The close analysis of sexual politics in dancehall lyrics will surprise many readers the most. Despite both forms reserving their harshest critique for middle class morality, classic reggae largely conforms to traditional patriarchal conventions whereas ragga celebrates realistic and egalitarian relations between the sexes. True, male performers seem to gleefully and duplicitously wallow in the objectification of women’s bodies while also urging strength, pride and independence. But the personification of all these traits by hugely popular and immensely powerful women artists like Patra, Tanya Stephens and Lady Saw – who are, if anything, even ruder while fully maintaining integrity and class clarity – demonstrates that the language of display, pleasure and erotic commodification is deployed precisely to subvert the sexual (and the social, economic and political) status quo.
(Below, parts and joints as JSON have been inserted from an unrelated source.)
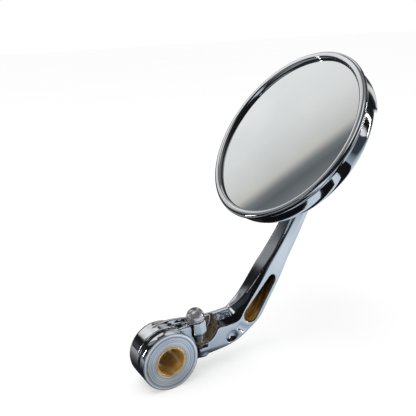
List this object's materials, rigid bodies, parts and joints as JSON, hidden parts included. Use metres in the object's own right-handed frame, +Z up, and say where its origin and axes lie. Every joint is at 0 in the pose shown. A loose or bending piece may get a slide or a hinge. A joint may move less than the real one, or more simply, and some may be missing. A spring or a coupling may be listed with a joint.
{
  "type": "motorcycle bar end mirror",
  "caption": "Round rear-view mirror on a ball stud at the tip of a bent cast arm that clamps on a hub for the end of a motorcycle handlebar.",
  "frame": {"origin": "centre of the hub bore's mouth, on the face that meets the end of the handlebar", "axes": "+X out of the bore, along the handlebar towards the rider; +Y forwards; +Z up"},
  "size_m": [0.1001, 0.1298, 0.1664],
  "materials": {
    "chrome": "polished chrome plate",
    "machined_aluminium": "turned, bare",
    "brass": "bored, bright",
    "steel": "stainless",
    "black_rubber": "matte",
    "nylon": "natural nylon",
    "black_plastic": "matte",
    "mirror_glass": "polished mirror"
  },
  "bodies": {
    "hub": {"hub_flange": "machined_aluminium", "bore_bush": "brass", "o_ring": "black_rubber", "retaining_screw": "steel", "thrust_washer": "steel"},
    "arm": {"arm": "chrome", "clamp_screw": "steel", "clamp_washer": "steel", "ball_stud": "steel", "stud_washer": "steel"},
    "liner": {"rear_liner": "nylon"},
    "cup": {"front_cup": "nylon"},
    "head": {"housing": "chrome", "bezel": "chrome", "mirror_glass": "mirror_glass", "glass_seal": "black_rubber", "backing_plate": "black_plastic", "glass_gasket": "black_rubber", "spring_washer": "steel", "socket_plug": "steel"}
  },
  "joints": [
    {"name": "arm_swivel", "type": "hinge", "parent": "hub", "child": "arm", "pos_m": [0, 0, 0], "axis": [1, 0, 0], "continuous": true},
    {"name": "head_tilt", "type": "hinge", "parent": "arm", "child": "liner", "pos_m": [-0.0053, 0.09197, 0.09437], "axis": [1, 0, 0], "range_deg": [-15, 15]},
    {"name": "head_yaw", "type": "hinge", "parent": "liner", "child": "cup", "pos_m": [-0.0053, 0.09197, 0.09437], "axis": [0, 0.6203, 0.7843], "range_deg": [-15, 15]},
    {"name": "head_turn", "type": "hinge", "parent": "cup", "child": "head", "pos_m": [-0.0053, 0.09197, 0.09437], "axis": [0, -0.7843, 0.6203], "continuous": true}
  ]
}
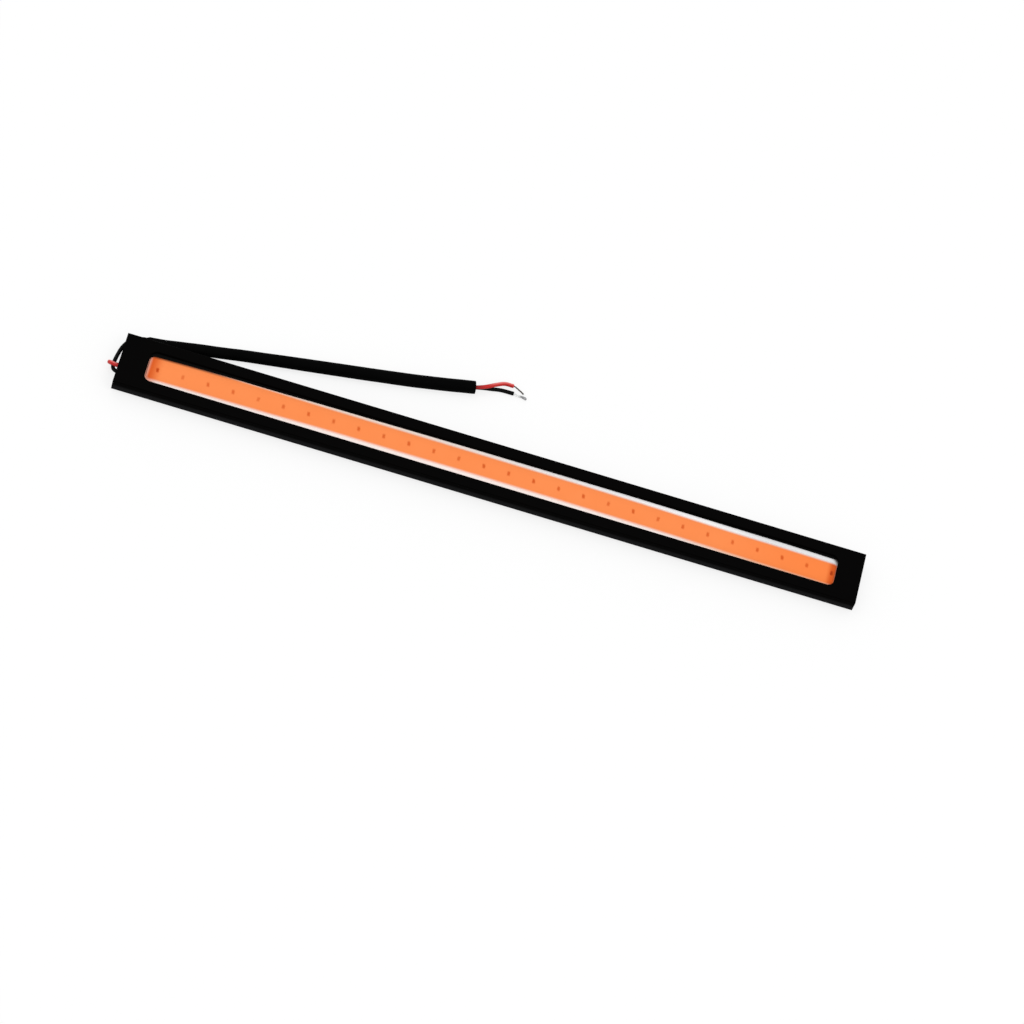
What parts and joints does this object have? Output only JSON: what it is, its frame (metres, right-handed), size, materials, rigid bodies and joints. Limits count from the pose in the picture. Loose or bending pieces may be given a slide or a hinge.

Of course, formations such as reggae cannot map directly onto political struggle and movement. But whether in Jamaica, the Caribbean diaspora or via wider influences in popular genres and subcultures, the achievements of this music can continue to inspire out of all proportion to the clout of its humble downtown creators. Their exhilarating reformulations of the contradictions inherent in our increasingly polarised world under barbaric 21st century capitalism transform daily life emotional and material agonies into collective imagination and possibility – when the sneering of the superior denies such potential altogether. Respect is due to Carolyn Cooper for going against the prevailing grain, arguing so fiercely and cleverly on behalf of the dispossessed.
1. see Norman Stolzoff, Wake The Town and Tell the People: Dancehall Culture in Jamaica (Duke University Press, 2000) for a comprehensive history of the dancehall industry. Reggae’s general significance for today’s urban music is discussed in my ‘Dancehall Dreams’, Variant No. 20, 2004 (www.variant.org.uk).
2. the literary angle being fully covered in Cooper’s equally groundbreaking Noises in the Blood: Orality, Gender and the ‘Vulgar’ Body of Jamaican Popular Culture (Macmillan 1993).
3. and in films such as Dancehall Queen (dirs. Rick Elgood/Don Letts, 1997) and Babymother (dir. Julian Henriques, 1998).